The haggling begins when a passenger explains the route and makes an offer. For Danielle and me, this offer comes after a bit of well-intentioned market research. We want the driver to be well-compensated, but not to make out like a bandit. We’ll be facing these drivers every day for the next few weeks, so it’s in our interest to avoid the reputation as the foolish foreigners who don’t know the value of the rupiah.

Our neighborhood research informs us the going rate for the 2.5 mile-ride to campus is 12,000 rupiah ($1.20). That doesn’t sound like much, but government subsidies bring the cost of gas down to $0.90 per gallon. A motorcycle gets more than 40 miles per gallon, so drivers taking us are easily covering the cost of a nickel worth of gas. Under these conditions, becak make a decent profit for ten minutes of work in a country where most people subside on less than $2 a day.

When Danielle presents an initial offer for 12,000 rupiah, the becak often recoils as though presented with spoiled fruit. He can’t possibly drive all the way to that part of campus for less than 20,000 rupiah (about $2).

Danielle’s face registers shock and horror in return. She retorts, “That’s way too expensive. The normal price is 12,000. How about 15,000?”

The becak engaged in negotiations will often turn to his comrades in search of affirmation. In that moment, the cartel does play a certain enforcement role. Overly ambitious demands from an individual driver are nixed.
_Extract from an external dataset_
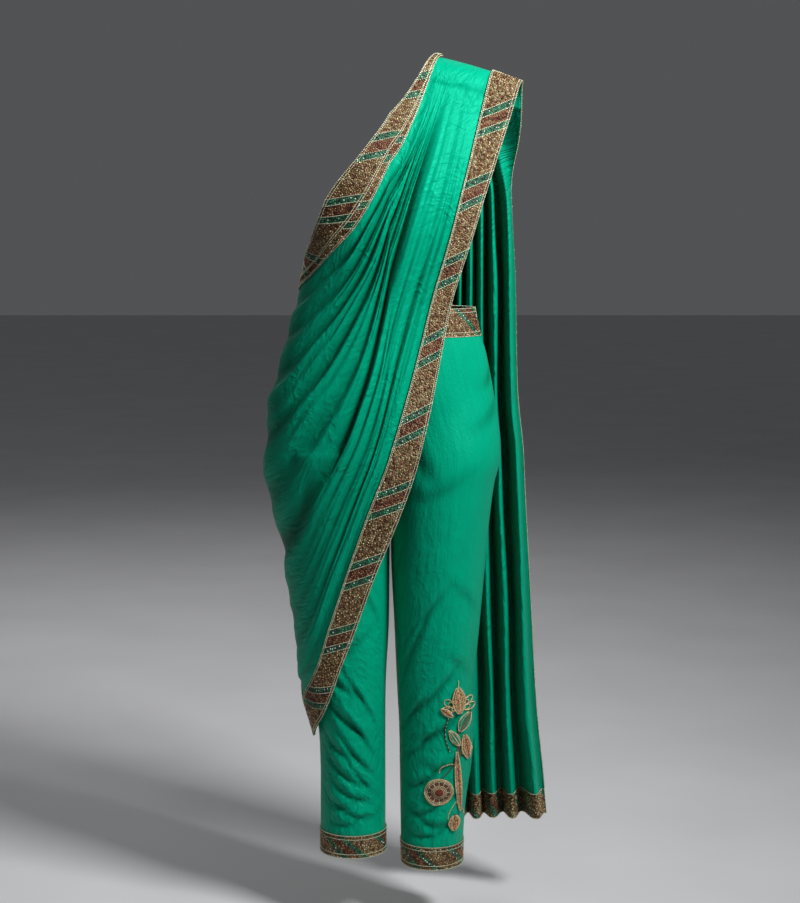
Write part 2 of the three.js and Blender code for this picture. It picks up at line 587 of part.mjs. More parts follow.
const palluRunTo = (z) => SHOULDER_RADIUS * QUARTER_TURN + (SHOULDER_TOP - SHOULDER_RADIUS - z);
const PALLU_RUN = [0.3, 14, 32, 52, 76, 110, 155, 215, 290, 380, 490, 620, 770, 930, 1090,
  palluRunTo(PALLU_HEM + PALLU_END_BAND)];

/** Pallu with its two side bands and its end band. */
function pallu() {
  const lines = palluLines();
  const lift = CREPE_WALL / 2 + SEAM_GAP + BAND_WALL / 2 + PALLU_BAND_SPARE;
  const endTop = palluRunTo(PALLU_HEM + PALLU_END_BAND) + SEAM_GAP;
  const endRun = [endTop, palluRunTo(PALLU_HEM + PALLU_END_BAND / 2), palluRunTo(PALLU_HEM)];
  const back = { face: 1, mitred: true };
  const band = { face: 1, thick: BAND_WALL, lift, mitred: true };
  const innerLines = lines.filter((s) => s <= PALLU_INNER_BAND);
  const outerLines = lines.filter((s) => s >= 1 - PALLU_OUTER_BAND);
  return [
    wall('pallu', FINISH.crepeBack, palluPoint, lines, PALLU_RUN, back),
    wall('pallu_inner_band', FINISH.beaded, palluPoint, innerLines, PALLU_RUN, band),
    wall('pallu_outer_band', FINISH.beaded, palluPoint, outerLines, PALLU_RUN, band),
    wall('pallu_end_band', FINISH.beaded, palluPoint, lines, endRun, { ...back, thick: BAND_WALL + 0.4 }),
  ];
}

/** Point of the left leg's front at a place across and a level. */
function onLeftLeg(x, z) {
  const outer = read(TROUSER_SECTIONS, 'z', 'leftOut', z);
  const inner = read(TROUSER_SECTIONS, 'z', 'leftIn', z);
  const across = (x - (outer + inner) / 2) / ((outer - inner) / 2);
  return trouserPoint(1, -1, Math.acos(Math.max(-0.98, Math.min(0.98, across))) / HALF_TURN, z);
}

/** A raised leaf of beadwork on the left leg, pointed at both ends. */
function leaf({ name, x, z, long, wide, lean, clear }) {
  const angle = THREE.MathUtils.degToRad(lean);
  const point = (across, along) => {
    const half = (wide / 2) * Math.sin((0.06 + 0.88 * along) * HALF_TURN) ** 0.8;
    const up = long * (along - 0.5);
    const side = half * across;
    const atX = x + side * Math.cos(angle) - up * Math.sin(angle);
    const atZ = z + side * Math.sin(angle) + up * Math.cos(angle);
    return onLeftLeg(atX, atZ);
  };
  const lift = CREPE_WALL / 2 + SEAM_GAP + MOTIF_WALL / 2 + clear;
  const across = [-1, -0.4, 0.4, 1];
  return wall(name, FINISH.motif, point, across, steps(0, 1, 6), { thick: MOTIF_WALL, lift, face: 1 });
}

/** Round beadwork medallion on the left leg. */
function medallion() {
  const { x, z, radius, clear } = MEDALLION;
  const point = (across, up) => {
    const square = Math.max(Math.abs(across), Math.abs(up), 1e-6);
    const length = Math.hypot(across, up) || 1;
    const reach = (radius * square) / length;
    return onLeftLeg(x + across * reach, z + up * reach);
  };
  const lift = CREPE_WALL / 2 + SEAM_GAP + MOTIF_WALL / 2 + clear;
  const grid = steps(-1, 1, 7);
  return wall('motif_medallion', FINISH.motif, point, grid, grid, { thick: MOTIF_WALL, lift, face: 1 });
}

const pantSaree = new THREE.Group();
const lines = clothLines(34);
const wholeRun = [...FRONT_RUN, ...BACK_RUN.slice(1)];
const lowerLines = lines.filter((s) => s >= LOWER_EDGE_FROM);
const underLines = lines.filter((s) => s >= UNDER_EDGE_FROM && s <= UNDER_EDGE_TO);
const upperLines = lines.filter((s) => s <= UPPER_EDGE_WIDE);
const bandLift = CREPE_WALL / 2 + SEAM_GAP + BAND_WALL / 2;
const overLift = bandLift + BAND_WALL + SEAM_GAP;
pantSaree.add(
  trouserPanel('trouser_front_left', 1, -1),
  trouserPanel('trouser_front_right', -1, -1),
  trouserPanel('trouser_back_left', 1, 1),
  trouserPanel('trouser_back_right', -1, 1),
  waistband(),
  cuff('cuff_left', 1),
  cuff('cuff_right', -1),
  wall('drape_front', FINISH.crepe, drapePoint, lines, FRONT_RUN, { face: -1 }),
  wall('drape_back', FINISH.crepe, drapePoint, clothLines(24), BACK_RUN, { face: -1 }),
  drapeBand('drape_lower_band', lowerLines, wholeRun, bandLift),
  drapeBand('drape_under_band', underLines, FRONT_RUN, bandLift),
  drapeBand('drape_upper_band', upperLines, wholeRun, overLift),
  ...pallu(),
  medallion(),
  ...MOTIF_LEAVES.map(leaf),
);

export default pantSaree;
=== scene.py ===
"""Dresses the pant saree: creased crepe, beaded borders, a bead motif, studio light and a camera."""

import logging
import math
from dataclasses import dataclass, field, replace
from enum import Enum
from typing import Callable, Mapping, Sequence

import bpy
import numpy as np
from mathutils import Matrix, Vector


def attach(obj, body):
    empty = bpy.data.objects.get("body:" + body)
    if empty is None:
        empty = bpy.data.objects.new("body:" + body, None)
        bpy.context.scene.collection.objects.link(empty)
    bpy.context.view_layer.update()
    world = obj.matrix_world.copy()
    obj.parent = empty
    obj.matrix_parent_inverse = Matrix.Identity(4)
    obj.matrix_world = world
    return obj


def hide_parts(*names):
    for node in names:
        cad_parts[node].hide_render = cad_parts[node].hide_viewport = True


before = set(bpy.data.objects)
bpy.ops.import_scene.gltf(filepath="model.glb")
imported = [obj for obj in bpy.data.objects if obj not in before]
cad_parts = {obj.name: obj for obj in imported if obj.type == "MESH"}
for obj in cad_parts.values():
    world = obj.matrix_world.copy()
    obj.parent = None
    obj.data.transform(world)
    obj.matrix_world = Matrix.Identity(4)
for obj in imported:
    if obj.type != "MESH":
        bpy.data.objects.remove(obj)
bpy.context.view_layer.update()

log = logging.getLogger("pant_saree")

MM = 0.001
MOST_BEADS_PER_M2 = 140000
ROOT = "root"
IMAGE_WIDTH_PX = 800
CREPE_WALL = 0.9
BAND_WALL = 1.9
SOLID_CREPE_WALL = 1.6
SOLID_BAND_WALL = 2.0
SEAM_GAP = 0.4
BAND_LIFT = SOLID_CREPE_WALL / 2 + SEAM_GAP + BAND_WALL / 2
OVER_LIFT = BAND_LIFT + BAND_WALL + SEAM_GAP
WAISTBAND_HEIGHT = 45.0
CUFF_HEIGHT = 38.0
HIP_BLEND_TOP = -120.0
CROTCH_LEVEL = -268.0
CENTRE_SEAM_HALF = 0.25
CENTRE_SEAM_SPREAD = 0.85
INSEAM_LEAST = CENTRE_SEAM_HALF + CENTRE_SEAM_SPREAD
HIP_CALM = 0.35
HIP_CALM_SPAN = (-250, -520)
SEAT_BEGINS = (-60, -150)
SEAT_ENDS = (-420, -300)
HEM = {"left": -931.0, "right": -911.0}
SHOULDER_TOP = 400.7
SHOULDER_RADIUS = 46.0
ROUND_RUN = SHOULDER_RADIUS * math.pi / 2
SHOULDER_NECK_X = 84.0
SHOULDER_FALL = 0.22
SHOULDER_CURVE = 0.00066
SHOULDER_FADE = 260.0
DRAPE_CLEARANCE = 4.0
SEAT_CLEARANCE = 2.0
FOLD_SHARE = 1.25
CREASE_SHARE = 1.75
CREASE_RIDGE = 0.45
CREASE_RIDGE_AWAY = 1.8
CREASE_RIDGE_SHARPNESS = 0.7
# FOLD_DEEPEST, CREASE_DEEPEST and PLEAT_DEEPEST: depths at which the painted fold shade is full
FOLD_DEEPEST = 13.0
CREASE_DEEPEST = 8.0
PLEAT_DEEPEST = 22.0
FOLD_RIDGE = 4.5
BACK_SEAM_START = 0.86
UPPER_EDGE_WIDE = 0.05
UNDER_EDGE_FROM = 0.03
UNDER_EDGE_TO = 0.07
LOWER_EDGE_FROM = 0.93
SIDE_SEAM_RUN = 0.59
SIDE_SEAM_GAP = 0.0008
SHOULDER_RUN = (0.0004, 0.07)
PALLU_ROUND = 330.0
PALLU_HEM = -900.0
PALLU_HEM_TILT = 14.0
PALLU_TILT_FROM = -200.0
PALLU_TILT_OVER = (0.35, 1)
PALLU_SWAY = 3.2
PALLU_UNEVEN = 0.16
PLEAT_SHARPNESS = 0.05
PALLU_END_BAND = 43.0
PALLU_OPENS_AT = 340.0
PALLU_FULL_AT = 60.0
PALLU_INNER_BAND = 0.045
PALLU_OUTER_BAND = 0.07
STRIPE_CREEP = 0.028
STRIPE_CREEP_SPAN = (0.86, 1.2)
SEAM_SHARE = 0.0008
CORD_LIFT = 0.5
CORD_RADIUS = 0.85
CORD_STITCH = 3.3
CORD_STRETCH = 2.2

Array = np.ndarray
Surface = Callable[[Array, Array], Array]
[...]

“20,000? No, 15,000 rupiah is the right price,” the crowd will affirm.

At the same time, the curbside cabal also establishes certain baselines that no amount of customer bargaining, however well-reasoned, will budge.

“15,000? But I can travel twice as far for 20,000 rupiah when I’m coming from the other direction.”

“No, 15,000 rupiah is the right price.”

One solution would be to pay the premium willingly, acknowledging a sort of transportation noblesse oblige. But if two or three dollars extra in daily transportation sounds trifling, it adds up over the balance of a few weeks. Plus it’s not clear that agreeing to a higher rate ensures an end to the haggling. The sliding scale may just keep sliding. A few days ago when Danielle immediately volunteered the higher 15,000 rupiah price for her standard commute, the driver mischievously suggested, “Unless you want to pay more...”

At moments like these, I try to dismiss haggling for taxis as a trivial nuisance, maybe even embrace it as a modestly entertaining form of sport. Yet years of reading The Economist have instilled in me the unfortunate instinct of trying to understand the pricing mechanism involved, and that’s when the strange calculus of determining taxi rates confounds me. An outbound trip to one destination costs 12,000, but then the return trip costs 15,000. Today’s trip, easily twice as long as yesterday’s trip, ends up costing the exact same amount.

We’re getting better at discerning the subtle market mechanisms that cause rates to fluctuate. Trips to and from tonier parts of town cost more than equivalent trips in other parts of the city. Also, since Danielle is going to and from a university, there seems to be an assumption that she’s a professor who can afford higher prices. Fares are easier to pick up in some parts of town, so when you go to those busier destinations you seem to get a discount. Regardless, no matter how much better I am at deciphering the logic involved, I remain mystified. The Indonesian becak awaits the economic game theorist that can crack his code.

Since Danielle’s research involves immersion into Indonesian society, she wants to develop a fluency in the language of haggling. When she fails to avoid what she calls the “bule markup”—the extra premium attached to the price for white foreigners—she feels relegated to the periphery of Indonesian society. After fielding a particularly unfair offer the other day, she broke into her best Indonesian and said, “I may be a white foreigner, but I’m not stupid.”

It sounds wittier and less offensive in the original Indonesian, as the howls of laughter from the crowd of other becak drivers will attest.